I'd been more than a little hesitant to model anything past head height.
At the very beginning of this last rethink, I brought the setting to the underground because I could naturally control the depiction of height.
My problem began when I decided that I were going to make scenes reasonably tight. It wasn't going to be a wide open city, but a claustrophobic one. Corridors were going to be narrow. However, a fixed isometric viewpoint makes it more difficult to see the ground if the walls rose any higher than the nominal height of characters.
Of course, there were ways to show character behind walls without actually messing about with their visibilities. But if walls rise too much, you lose all sense of where the ground is if you don't start making tall elements invisible. Visibility handling is a potentially complicated feature (i.e. source of bugs) and I was all for avoiding complicated features if I could help it. Strangely though -- I didn't actually think about this before -- I had already a working solution for handling this in Godot. I think I had it in my mind that I wasn't entirely sure that I could apply the technique reliably on a more complicated environment especially since my test scene was a simple SubRail car.
In any case, my obstinacy was butting heads with my own aesthetics.
In the first place, when everything is head height, it looks pretty flat.
Again, I had justified this by saying that they're all underground, and I'm trying for a claustrophobic angle. But the flatness is working against it. It may or may not look underground, it may or may not look dense, but it's flat and boring.
I went back to the starting point which was the entrance to the apartments. The apartments were supposed to be a building (or a group of them). I had forbidden myself to depict the building for reasons aforesaid, so it was going to be shown as a short building whose top will be black.
I thought, 'maybe that'd be enough'. But as I went through the rest of the map nothing felt right. The map looked stupid, everything seem uninspired even though I was wracking my brains on making interesting floor and room layouts. But I couldn't even figure out what these rooms were! There was nothing exterior that indicated what the interior might be.
I was feeling desperate to make it work. But I did not question the height of structures because that had been a technical consideration on my part and I had it written it off.

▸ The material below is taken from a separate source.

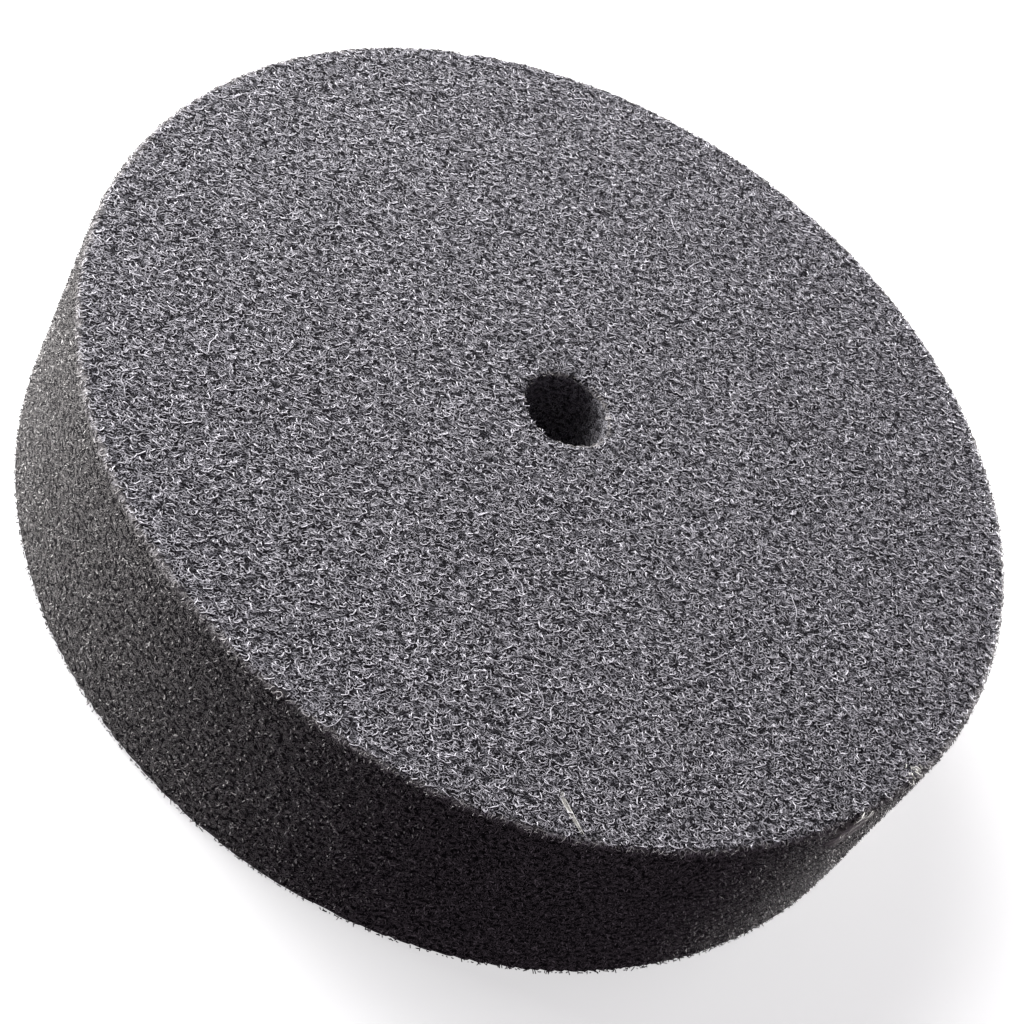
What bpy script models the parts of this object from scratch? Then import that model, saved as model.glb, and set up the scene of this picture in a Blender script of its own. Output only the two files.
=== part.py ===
"""A non-woven polishing wheel, lying on one of its two flat faces.

The wheel is a single slab: a thick web of crimped nylon fibres and abrasive grain, pressed and bonded
hard, cut to a disc, turned true and bored for a spindle. It has no core, bush, flange or separate
layers, so it is one solid. Its two edges and the lips of its bore are softened, as turning leaves them,
and it has two small marks of handling at one face: a nick in the edge and a dent in the rim.

Units are metres. +Z is the wheel's axis, and the origin is the centre of the face that it lies on.
"""

import math

import bmesh
import bpy
from mathutils import Matrix

MM = 0.001

# Driving sizes of the wheel
WHEEL_DIAMETER = 150.0 * MM
WHEEL_THICKNESS = 36.0 * MM
SPINDLE_DIAMETER = 12.7 * MM
SPINDLE_CLEARANCE = 0.5 * MM
RIM_EDGE_RADIUS = 0.8 * MM
BORE_EDGE_RADIUS = 0.6 * MM

# The nick in the upper edge, and the dent in the rim just under it on the other side
NICK_AZIMUTH = math.radians(128.5)
NICK_WIDTH = 2.0 * MM
NICK_HEIGHT = 2.8 * MM
NICK_DEPTH = 1.4 * MM
DENT_AZIMUTH = math.radians(-30.5)
DENT_WIDTH = 5.0 * MM
DENT_HEIGHT = 5.6 * MM
DENT_DEPTH = 0.9 * MM
DENT_BELOW_FACE = 2.6 * MM

# Fineness of the round surfaces
TURN_STEPS = 120
RIM_EDGE_STEPS = 4
BORE_EDGE_STEPS = 3
SCOOP_STEPS = 20
SMOOTH_BELOW = math.radians(40.0)

# Sizes that follow from the ones above
WHEEL_RADIUS = WHEEL_DIAMETER / 2
BORE_RADIUS = (SPINDLE_DIAMETER + SPINDLE_CLEARANCE) / 2


def rounded_corner(corner_r, corner_z, radius, inward_r, inward_z, steps, along_z_first):
    """Points (r, z) of the quarter round that replaces one square corner of the section.

    inward_r and inward_z are +1 or -1 and point from the corner to the middle of the material.
    """
    centre_r = corner_r + inward_r * radius
    centre_z = corner_z + inward_z * radius
    points = []
    for i in range(steps + 1):
        turn = math.pi / 2 * i / steps
        r = centre_r - inward_r * radius * math.cos(turn)
        z = centre_z - inward_z * radius * math.sin(turn)
        points.append((r, z))
    return points if along_z_first else points[::-1]


def wheel_section():
    """The closed outline of the slab on one side of its axis, as points (r, z)."""
    low, high = 0.0, WHEEL_THICKNESS
    return (
        rounded_corner(WHEEL_RADIUS, low, RIM_EDGE_RADIUS, -1, 1, RIM_EDGE_STEPS, False)
        + rounded_corner(WHEEL_RADIUS, high, RIM_EDGE_RADIUS, -1, -1, RIM_EDGE_STEPS, True)
        + rounded_corner(BORE_RADIUS, high, BORE_EDGE_RADIUS, 1, -1, BORE_EDGE_STEPS, False)
        + rounded_corner(BORE_RADIUS, low, BORE_EDGE_RADIUS, 1, 1, BORE_EDGE_STEPS, True)
    )


def turned_mesh(name, section):
    """A closed mesh made by turning a section once round the Z axis."""
    bm = bmesh.new()
    corners = [bm.verts.new((r, 0.0, z)) for r, z in section]
    sides = [bm.edges.new((corners[i - 1], corners[i])) for i in range(len(corners))]
    bmesh.ops.spin(
        bm,
        geom=corners + sides,
        cent=(0.0, 0.0, 0.0),
        axis=(0.0, 0.0, 1.0),
        dvec=(0.0, 0.0, 0.0),
        angle=2 * math.pi,
        steps=TURN_STEPS,
        use_merge=True,
        use_duplicate=False,
    )
    bmesh.ops.recalc_face_normals(bm, faces=bm.faces)
    mesh = bpy.data.meshes.new(name)
    bm.to_mesh(mesh)
    bm.free()
    return mesh


def web_material():
    """Dark grey nylon web filled with abrasive grain: rough all over, with no shine."""
    material = bpy.data.materials.new("non_woven_web")
    material.use_nodes = True
    shader = material.node_tree.nodes["Principled BSDF"]
    shader.inputs["Base Color"].default_value = (0.13, 0.127, 0.136, 1.0)
    shader.inputs["Roughness"].default_value = 0.95
    shader.inputs["Metallic"].default_value = 0.0
    return material


def rim_scoop(name, azimuth, height_up, width, height, depth):
    """An egg-shaped cutter centred on the rim's surface, which leaves a hollow of the given sizes."""
    bm = bmesh.new()
    shape = Matrix.Diagonal((depth, width / 2, height / 2, 1.0))
    bmesh.ops.create_uvsphere(
        bm, u_segments=SCOOP_STEPS, v_segments=SCOOP_STEPS // 2, radius=1.0, matrix=shape
    )
    mesh = bpy.data.meshes.new(name)
    bm.to_mesh(mesh)
    bm.free()
    scoop = bpy.data.objects.new(name, mesh)
    scoop.location = (WHEEL_RADIUS * math.cos(azimuth), WHEEL_RADIUS * math.sin(azimuth), height_up)
    scoop.rotation_euler = (0.0, 0.0, azimuth)
    scoop.hide_render = True
    scoop.display_type = "WIRE"
    bpy.context.collection.objects.link(scoop)
    return scoop


def cut(target, cutter):
    """Takes the cutter's shape out of the target."""
    modifier = target.modifiers.new(cutter.name, "BOOLEAN")
    modifier.operation = "DIFFERENCE"
    modifier.solver = "EXACT"
    modifier.object = cutter


def polishing_wheel():
    """The whole wheel, with its bore, softened edges and two marks."""
    mesh = turned_mesh("polishing_wheel", wheel_section())
    wheel = bpy.data.objects.new("polishing_wheel", mesh)
    wheel.data.materials.append(web_material())
    bpy.context.collection.objects.link(wheel)
    mesh.shade_smooth()
    mesh.set_sharp_from_angle(angle=SMOOTH_BELOW)
    cut(wheel, rim_scoop("nick_scoop", NICK_AZIMUTH, WHEEL_THICKNESS, NICK_WIDTH, NICK_HEIGHT, NICK_DEPTH))
    dent_up = WHEEL_THICKNESS - DENT_BELOW_FACE
    cut(wheel, rim_scoop("dent_scoop", DENT_AZIMUTH, dent_up, DENT_WIDTH, DENT_HEIGHT, DENT_DEPTH))
    return wheel


def main():
    for old in list(bpy.data.objects):
        bpy.data.objects.remove(old, do_unlink=True)
    polishing_wheel()


if __name__ == "__main__":
    main()
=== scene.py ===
"""The looks of a non-woven polishing wheel: its fibre web, curled fibres, fuzzy edges and studio.

Laid out as a Blender add-on and run as a script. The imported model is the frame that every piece
takes its place from. Units are metres, +Z is the wheel's axis and the wheel lies on z = 0.
"""

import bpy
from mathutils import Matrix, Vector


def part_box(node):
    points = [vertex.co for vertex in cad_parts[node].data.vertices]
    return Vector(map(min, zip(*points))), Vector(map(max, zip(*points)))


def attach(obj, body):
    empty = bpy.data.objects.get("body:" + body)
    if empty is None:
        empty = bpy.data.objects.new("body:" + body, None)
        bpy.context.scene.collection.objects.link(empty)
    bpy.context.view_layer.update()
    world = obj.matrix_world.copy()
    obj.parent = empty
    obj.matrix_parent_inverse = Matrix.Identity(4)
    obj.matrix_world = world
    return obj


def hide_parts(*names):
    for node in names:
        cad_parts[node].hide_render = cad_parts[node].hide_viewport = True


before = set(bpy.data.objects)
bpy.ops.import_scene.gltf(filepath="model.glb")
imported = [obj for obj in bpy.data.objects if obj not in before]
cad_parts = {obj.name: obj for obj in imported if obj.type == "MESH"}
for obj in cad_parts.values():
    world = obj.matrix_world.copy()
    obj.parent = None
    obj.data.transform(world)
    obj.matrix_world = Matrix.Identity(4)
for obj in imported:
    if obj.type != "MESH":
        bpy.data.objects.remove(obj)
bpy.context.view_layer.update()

import math

import bmesh
import bpy
import numpy as np
from bpy.props import FloatProperty, FloatVectorProperty, IntProperty, PointerProperty
from mathutils import Matrix, Vector

bl_info = {
    "name": "Non-woven polishing wheel",
    "version": (1, 0, 0),
    "blender": (4, 5, 0),
    "location": "3D View > Sidebar > Wheel",
    "description": "Builds the fibre web, curled fibres and studio of a non-woven polishing wheel",
    "category": "Object",
}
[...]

I told myself that I wanted to see some life, some dimesionality when I'm looking at the map. I want to see buildings; I want to see their facades and I want to imagine what may be inside the buildings even if I can't possibly enter them.
So I started depicting taller structures. I started with the apartment.
And then I went all over town with the other bits.
I found the new map visually more interesting, but more importantly, I could start imagining what each building could be. I started having a little fun, and getting funny random ideas.
In any case, I re-learned a lesson: I have to nurture or encourage inspiration whilst working. I had a technical consideration, and I held inspiration subordinate to it. If I take the fun out of making a map -- I did so when I imposed all structures be head height -- it's certainly not going to be a good map.
It wasn't totally unreasonable for me to be a bit cautious of technical problems. But I think I consider technical issues too early before the game's aesthetics can have a chance to develop. It's probably a very common problem with developers who are doing both the art and the programming.
I did speculate on how to overcome visibility issues, by the way, and I have good feeling that it will pan out. This has to do directly with being able to view the structures' parts directly in the DCC.
The gif below is a simple reveal of parts that I've indicated are above head height. These parts are not grouped so that they will become invisible independently. As I said, there is a visibility handling already in place, so these elements get included as those whose visibilities will be affected.
There's another level to this. Not tall parts need to be made invisible; only those that have the potential of blocking the ground need to be made invisible. By looking through the ortho cam that's set up, I can model parts accordingly.